Until there is a vaccine no one is safe!
It must and should be made clear, until there is a vaccine any lifting of social distancing will leave people open to catching the virus. This could ultimately result in death or the spreading of COVID-19 creating a second wave of the pandemic.
There is now a global race to to create a vaccine, with many different pharmaceutical and research institutes vying to be the first to create it. On March 20, 2020 the World Health Organization (WHO) stated that there are 44 COVID-19 vaccine candidates.
But scientists say it will take around 12 to 18 months for a vaccine to be developed, approved and ready.
How do vaccines work?
A vaccine works by presenting certain molecules – also known as antigens of the pathogen (the virus) – to the immune system.
Traditionally these antigens are in a weakened or inactive form, so they cannot actually cause the illness. But our immune system is then able to recognise the antigen as an unwanted foreign invader, and forms antibodies, allowing it to “remember” the pathogen in case it tries to infect you in the future.
The antibodies you have built upwill then attack the pathogen before it is able to make you unwell if you are exposed to it in the future.
Newer technology is now also allowing us to create a vaccine that is not made from the weakened or inactive pathogen at all, but instead from a copied genetic code from the virus, which is made in a laboratory. However, no vaccine that has been made in this novel way has been approved thus far.
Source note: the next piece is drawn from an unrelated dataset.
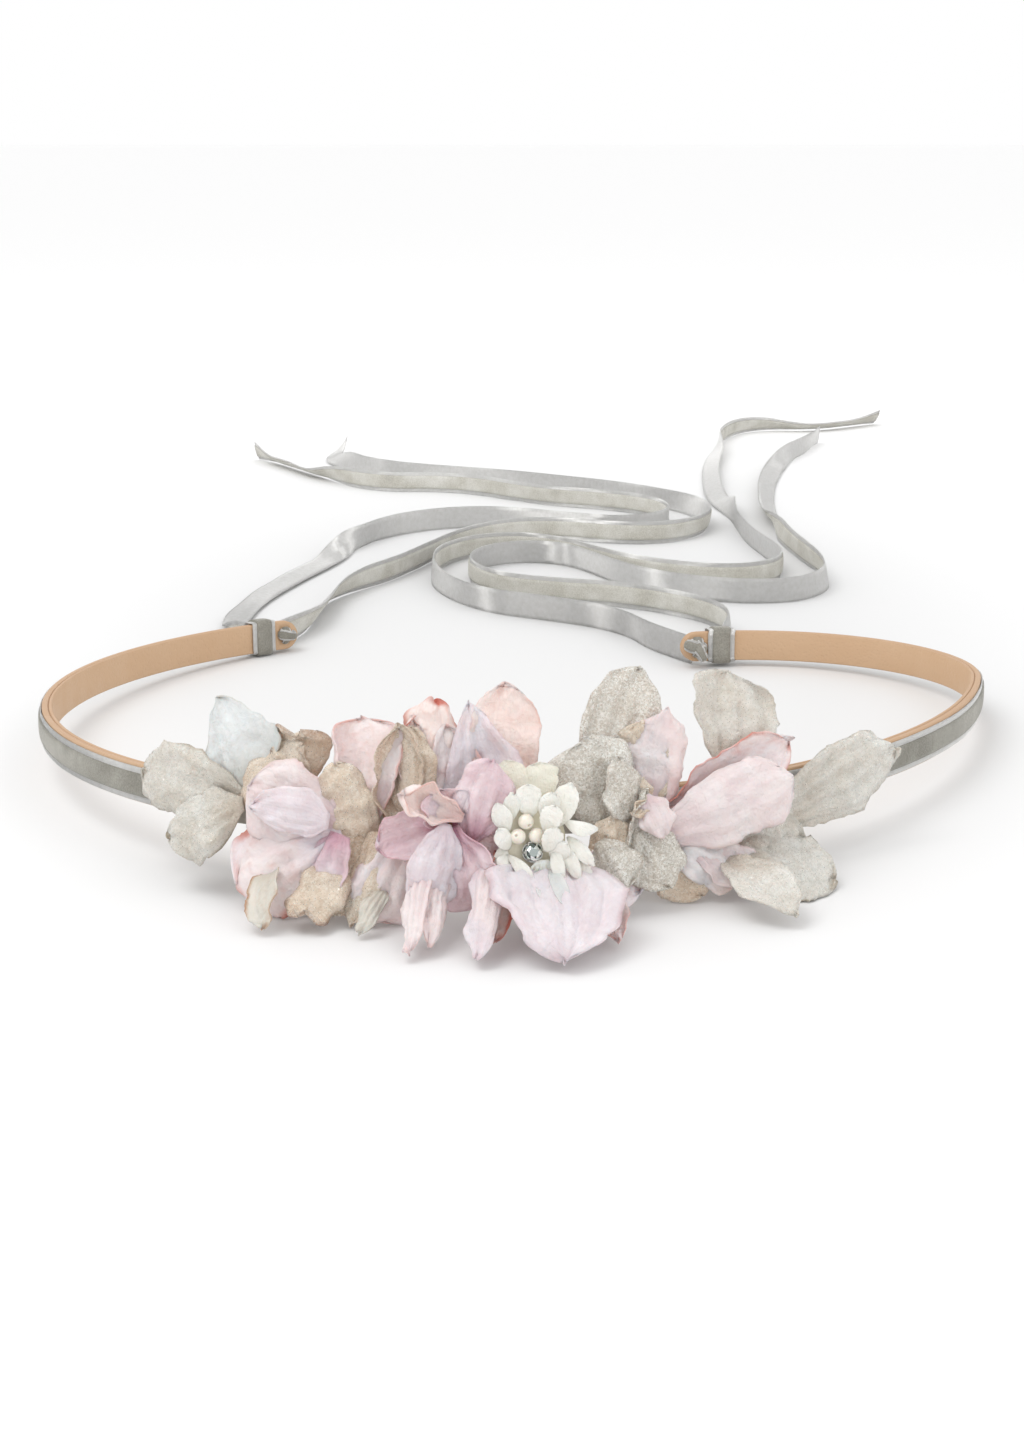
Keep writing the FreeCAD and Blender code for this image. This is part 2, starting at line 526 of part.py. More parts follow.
def tail_solid(points):
    """A ribbon on its edge: straight runs joined by tangent arcs, each as large as its runs allow."""
    corners = [Vector(x, y, TAIL_FLOOR) for x, y in points]
    half = RIBBON_GAUGE / 2
    near_edges, far_edges, radii = [], [], []
    travelled = 0.0
    here = corners[0]
    for before, corner, after in zip(corners, corners[1:], corners[2:]):
        arriving = (corner - before).normalize()
        leaving = (after - corner).normalize()
        turn = arriving.getAngle(leaving)
        shorter = min((corner - before).Length, (after - corner).Length)
        radius = 0.45 * shorter / math.tan(turn / 2)
        radii.append(radius)
        reach = 0.45 * shorter
        start, end = corner - arriving * reach, corner + leaving * reach
        bow = (leaving - arriving).normalize()
        centre = corner + bow * math.hypot(radius, reach)
        middle = centre - bow * radius
        side_in = Vector(-arriving.y, arriving.x, 0) * half
        side_out = Vector(-leaving.y, leaving.x, 0) * half
        left_turn = arriving.cross(leaving).z > 0
        side_mid = (bow if left_turn else bow * -1) * half
        for edges, sign in ((near_edges, 1), (far_edges, -1)):
            edges.append(Part.LineSegment(here + side_in * sign, start + side_in * sign).toShape())
            edges.append(Part.Arc(start + side_in * sign, middle + side_mid * sign,
                                  end + side_out * sign).toShape())
        travelled += (start - here).Length + radius * turn
        here = end
    leaving = (corners[-1] - corners[-2]).normalize()
    side = Vector(-leaving.y, leaving.x, 0) * half
    first = (corners[1] - corners[0]).normalize()
    side_first = Vector(-first.y, first.x, 0) * half
    near_edges.append(Part.LineSegment(here + side, corners[-1] + side).toShape())
    far_edges.append(Part.LineSegment(here - side, corners[-1] - side).toShape())
    travelled += (corners[-1] - here).Length
    caps = [Part.LineSegment(corners[-1] + side, corners[-1] - side).toShape(),
            Part.LineSegment(corners[0] + side_first, corners[0] - side_first).toShape()]
    outline = Part.Wire(Part.__sortEdges__(near_edges + far_edges + caps))
    solid = Part.Face(outline).extrude(Vector(0, 0, RIBBON_WIDTH))
    return solid, travelled, radii


def lay_down(shape):
    """Leans the level crown back onto its ends, as it lies on the table."""
    placed = shape.copy()
    placed.rotate(Vector(0, PIVOT_Y, 0), Vector(1, 0, 0), -LIE_TILT)
    placed.translate(Vector(0, 0, TABLE_GAP))
    return placed


def crown_parts():
    parts = {
        "leather_lining": leather_lining(),
        "spring_core": spring_core(0),
        "leather_cover": leather_cover(),
        "velvet_ribbon": velvet_ribbon(),
        "felt_pad": felt_pad(),
        "left_tie_wrap": tie_wrap(-LEFT_LENGTH, -1),
        "right_tie_wrap": tie_wrap(RIGHT_LENGTH, 1),
        "left_tie_knot": tie_knot(-LEFT_LENGTH, -1),
        "right_tie_knot": tie_knot(RIGHT_LENGTH, 1),
        "floret_stems": floret_stems(),
        "flower_disc": flower_disc(),
        "pearls": pearls(),
        "claw_setting": claw_setting(),
        "rhinestone": rhinestone(),
        "thread_fan": thread_fan(),
    }
    for name, rows in WHITE_PETALS.items():
        parts[name] = white_petals(rows)
    for name, rows in PETALS.items():
        parts[name] = petal_group(rows)
    return parts


def build():
    os.makedirs("parts", exist_ok=True)
    parts = {name: lay_down(shape) for name, shape in crown_parts().items()}
    for name, points in TAILS.items():
        solid, length, radii = tail_solid(points)
        expected = length * RIBBON_GAUGE * RIBBON_WIDTH
        print(f"{name}: length {length:.0f} mm, volume {solid.Volume:.0f} of {expected:.0f} mm3,"
              f" radii {min(radii):.0f} to {max(radii):.0f} mm")
        parts[name] = solid
    for name, shape in parts.items():
        state = "valid" if shape.isValid() else "NOT VALID"
        print(name, state, len(shape.Solids), f"{shape.Volume:.1f} mm3")
        shape.exportStep(f"parts/{name}.step")
    body = Part.makeCompound([shape for name, shape in parts.items() if name not in TAILS]).BoundBox
    print(f"{len(parts)} nodes, crown X {body.XMin:.1f} {body.XMax:.1f}"
          f" Y {body.YMin:.1f} {body.YMax:.1f} Z {body.ZMin:.2f} {body.ZMax:.1f}")


build()
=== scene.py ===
import bpy
import math
import random
from mathutils import Matrix, Vector, noise


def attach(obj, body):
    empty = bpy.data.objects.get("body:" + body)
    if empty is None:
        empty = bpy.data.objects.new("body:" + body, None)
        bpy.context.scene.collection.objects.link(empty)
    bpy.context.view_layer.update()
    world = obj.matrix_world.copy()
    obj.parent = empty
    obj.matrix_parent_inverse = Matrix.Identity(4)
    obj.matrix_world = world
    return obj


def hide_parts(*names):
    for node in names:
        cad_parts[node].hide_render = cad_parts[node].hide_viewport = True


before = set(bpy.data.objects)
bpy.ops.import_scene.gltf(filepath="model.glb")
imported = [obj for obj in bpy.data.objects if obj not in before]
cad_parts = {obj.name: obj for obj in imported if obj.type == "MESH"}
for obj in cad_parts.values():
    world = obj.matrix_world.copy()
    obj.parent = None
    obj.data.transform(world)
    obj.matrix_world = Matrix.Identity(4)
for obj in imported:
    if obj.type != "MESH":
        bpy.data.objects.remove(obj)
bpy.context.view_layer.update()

mm = 0.001
zUp = Vector((0, 0, 1))

# how the crown lies
bandPath = {
    "front": (-4.5, -57.6),                                   # middle of the band's front, mm
    "heading": 4.6,                                           # degrees
    "leftArcs": [(70.0, 54.5), (80.0, 92.5), (85.0, 57.0)],   # radius and length of each arc
    "rightArcs": [(84.0, 52.0), (122.0, 78.5), (38.0, 82.0)],
    "lieTilt": 3.15,                                          # the front is raised by this
    "pivotY": 88.4,
    "tableGap": 0.5,
    "height": 6.0,
    "padFace": 2.9,                                           # from the leather's centre line
}
leftLength = sum(length for radius, length in bandPath["leftArcs"])
rightLength = sum(length for radius, length in bandPath["rightArcs"])

pivot = Vector((0, bandPath["pivotY"], 0))
layDown = (
    Matrix.Translation(Vector((0, 0, bandPath["tableGap"])))
    @ Matrix.Translation(pivot)
    @ Matrix.Rotation(math.radians(-bandPath["lieTilt"]), 4, "X")
    @ Matrix.Translation(-pivot)
)


def bandPlace(along):  # centre of the leather and the way out, level
    side = 1 if along >= 0 else -1
    heading = math.radians(bandPath["heading"] if side > 0 else bandPath["heading"] + 180)
    point = Vector((bandPath["front"][0], bandPath["front"][1], 0))
    left = abs(along)
    arcs = bandPath["rightArcs"] if side > 0 else bandPath["leftArcs"]
    for number, (radius, length) in enumerate(arcs):
        step = left if number == len(arcs) - 1 else min(left, length)
        turn = side * step / radius
        chord = 2 * radius * math.sin(abs(turn) / 2)
        middle = heading + turn / 2
        point = point + Vector((math.cos(middle), math.sin(middle), 0)) * chord
        heading += turn
        left -= step
        if left <= 0:
            break
    return point, Vector((math.sin(heading), -math.cos(heading), 0)) * side


def bandPoint(along, out, up):
    point, outward = bandPlace(along)
    return point + outward * out + zUp * up


# small mesh and node helpers
def smoothStep(low, high, value):
    t = min(max((value - low) / (high - low), 0.0), 1.0)
    return t * t * (3 - 2 * t)


def newPiece(name, points, faces, materials, place=None, uvs=None, tones=None, faceMaterial=None):
    # points are in mm; place is a matrix in mm
    mesh = bpy.data.meshes.new(name)
    moved = [(place @ p if place else p) * mm for p in points]
    mesh.from_pydata([tuple(p) for p in moved], [], faces)
    for material in materials:
        mesh.materials.append(material)
    if faceMaterial:
        mesh.polygons.foreach_set("material_index", faceMaterial)
    mesh.polygons.foreach_set("use_smooth", [True] * len(mesh.polygons))
    corners = [index for face in faces for index in face]
    if uvs:
        layer = mesh.uv_layers.new(name="across")
        layer.data.foreach_set("uv", [value for index in corners for value in uvs[index]])
    if tones:
        layer = mesh.color_attributes.new("tone", "FLOAT_COLOR", "POINT")
        layer.data.foreach_set("color", [value for tone in tones for value in (*tone, 1.0)])
    mesh.update()
    piece = bpy.data.objects.new(name, mesh)
    bpy.context.scene.collection.objects.link(piece)
    return piece


def crownPiece(piece, nodes):
    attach(piece, "root")
    if nodes:
        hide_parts(*nodes)
    return piece


def tint(hexText):  # a screen colour as the linear one that a shader takes
    values = [int(hexText[i:i + 2], 16) / 255 for i in (0, 2, 4)]
    return tuple(v / 12.92 if v <= 0.04045 else ((v + 0.055) / 1.055) ** 2.4 for v in values) + (1.0,)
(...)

The UK will have to live with some restrictions until scientist make a breakthrough
The UK must keep a “significant level” of social distancing until a vaccine for coronavirus is found, a scientist advising the government has said.
Prof Neil Ferguson told the BBC there was “little leeway” to relax measures without “something… in their place” – such as testing and contact tracing.
A three-week extension to the lockdown is expected to be announced later.
It comes as the UK recorded another 861 coronavirus deaths, taking the total number of hospital deaths to 13,729.
Prime Minister Boris Johnson introduced strict curbs on life in the UK on 23 March, as the government sought to limit the spread of the virus.
Ministers are required by law to assess whether the rules are working, based on expert advice, every three weeks.
The government – led by Foreign Secretary Dominic Raab as Mr Johnson continues to recover from the virus – will detail the outcome of the first assessment at the daily news conference later.
Labour said it would support an extension, but called for details on how and when the lockdown will end.